Advanced Topics and Extensions

• Line Segments: As mentioned earlier, line segments can be represented by restricting the parameter t to a finite interval.

• Curves: The concept of parametric equations extends to curves. Instead of linear functions of t, you can use more complex functions to define the x, y, and z coordinates. This allows you to represent circles, ellipses, parabolas, and more complex curves.

• Surfaces: In three dimensions, you can use two parameters (e.g., u and v) to define a surface. The parametric equations would then express x, y, and z as functions of both u and v.
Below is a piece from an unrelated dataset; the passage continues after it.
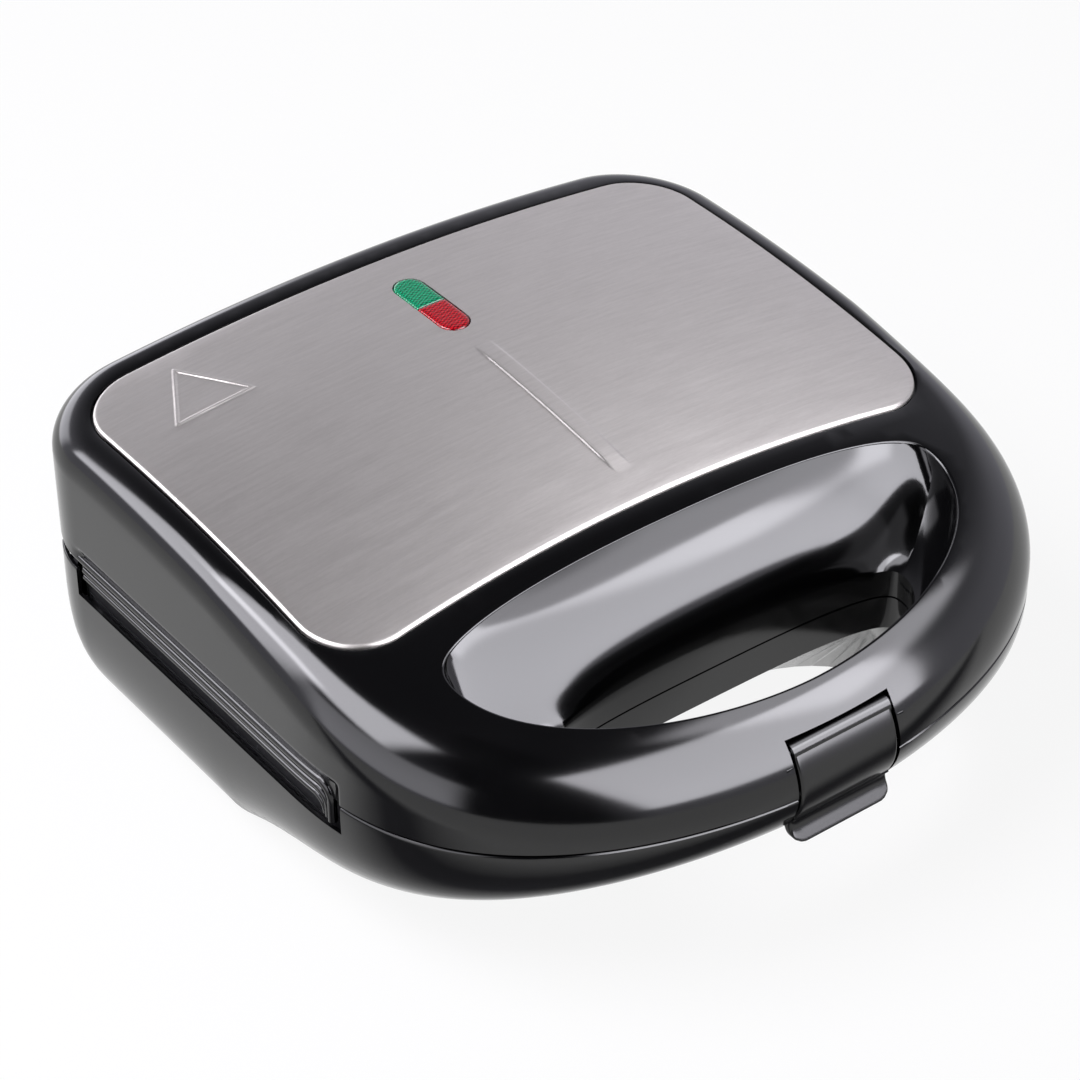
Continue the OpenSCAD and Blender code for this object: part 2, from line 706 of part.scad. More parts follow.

• Vector Form: The parametric equations of a line can be written in a compact vector form:

  r = r₀ + tv

  Where:

  • r is the position vector of any point on the line.
  • r₀ is the position vector of a fixed point on the line.
  • v is the direction vector.

Conclusion

The parametric equation of a line provides a versatile and powerful method for representing lines in various dimensions. Its ability to encode direction, handle vertical lines, and seamlessly extend to curves and surfaces makes it an indispensable tool in mathematics, computer graphics, physics, and many other fields. By understanding the underlying principles and mastering the techniques for constructing and manipulating parametric equations, you unlock a wealth of possibilities for solving geometric problems and modeling real-world phenomena. The examples and explanations provided offer a solid foundation for further exploration and application of this fundamental concept.